▶ Dataset excerpt
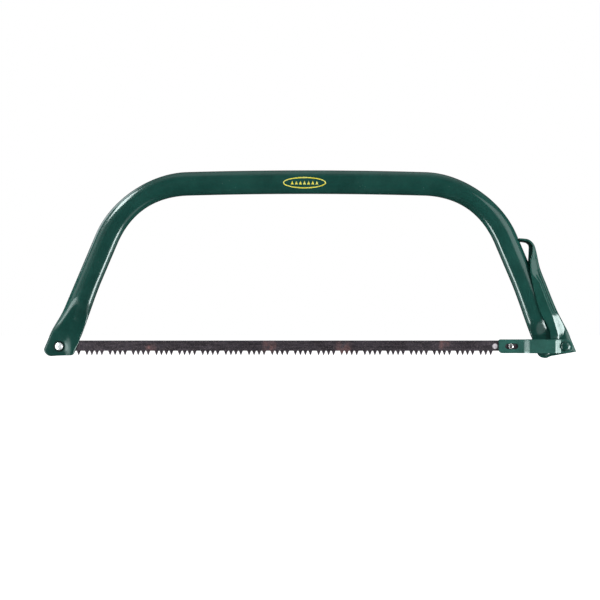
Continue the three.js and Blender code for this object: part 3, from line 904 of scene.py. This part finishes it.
class Nodes:
    """A short way to build a node tree."""

    def __init__(self, name):
        self.material = bpy.data.materials.new(name)
        self.material.use_nodes = True
        self.tree = self.material.node_tree
        self.shader = self.tree.nodes["Principled BSDF"]
        self.place = self.add("ShaderNodeTexCoord").outputs["Object"]

    def add(self, kind, **settings):
        node = self.tree.nodes.new(kind)
        for key, value in settings.items():
            setattr(node, key, value)
        return node

    def link(self, source, target):
        self.tree.links.new(source, target)

    def stretched(self, scale):
        """The object's coordinates, scaled by axis."""
        node = self.add("ShaderNodeMapping")
        self.link(self.place, node.inputs["Vector"])
        node.inputs["Scale"].default_value = scale
        return node.outputs["Vector"]

    def noise(self, scale, detail=3.0, rough=0.55, stretch=(1, 1, 1), distortion=0.0):
        node = self.add("ShaderNodeTexNoise")
        self.link(self.stretched(stretch), node.inputs["Vector"])
        fill(node, {"Scale": scale, "Detail": detail, "Roughness": rough, "Distortion": distortion})
        return node.outputs["Fac"]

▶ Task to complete
Repeat the data above exactly.

▶ Task response
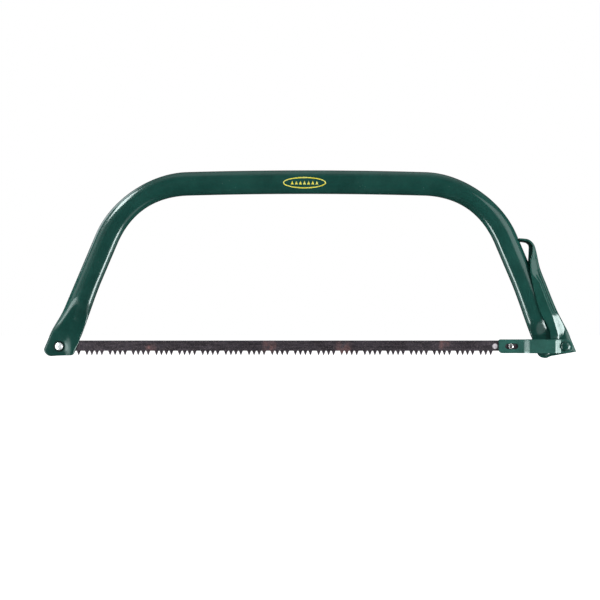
Continue the three.js and Blender code for this object: part 3, from line 904 of scene.py. This part finishes it.
class Nodes:
    """A short way to build a node tree."""

    def __init__(self, name):
        self.material = bpy.data.materials.new(name)
        self.material.use_nodes = True
        self.tree = self.material.node_tree
        self.shader = self.tree.nodes["Principled BSDF"]
        self.place = self.add("ShaderNodeTexCoord").outputs["Object"]

    def add(self, kind, **settings):
        node = self.tree.nodes.new(kind)
        for key, value in settings.items():
            setattr(node, key, value)
        return node

    def link(self, source, target):
        self.tree.links.new(source, target)

    def stretched(self, scale):
        """The object's coordinates, scaled by axis."""
        node = self.add("ShaderNodeMapping")
        self.link(self.place, node.inputs["Vector"])
        node.inputs["Scale"].default_value = scale
        return node.outputs["Vector"]

    def noise(self, scale, detail=3.0, rough=0.55, stretch=(1, 1, 1), distortion=0.0):
        node = self.add("ShaderNodeTexNoise")
        self.link(self.stretched(stretch), node.inputs["Vector"])
        fill(node, {"Scale": scale, "Detail": detail, "Roughness": rough, "Distortion": distortion})
        return node.outputs["Fac"]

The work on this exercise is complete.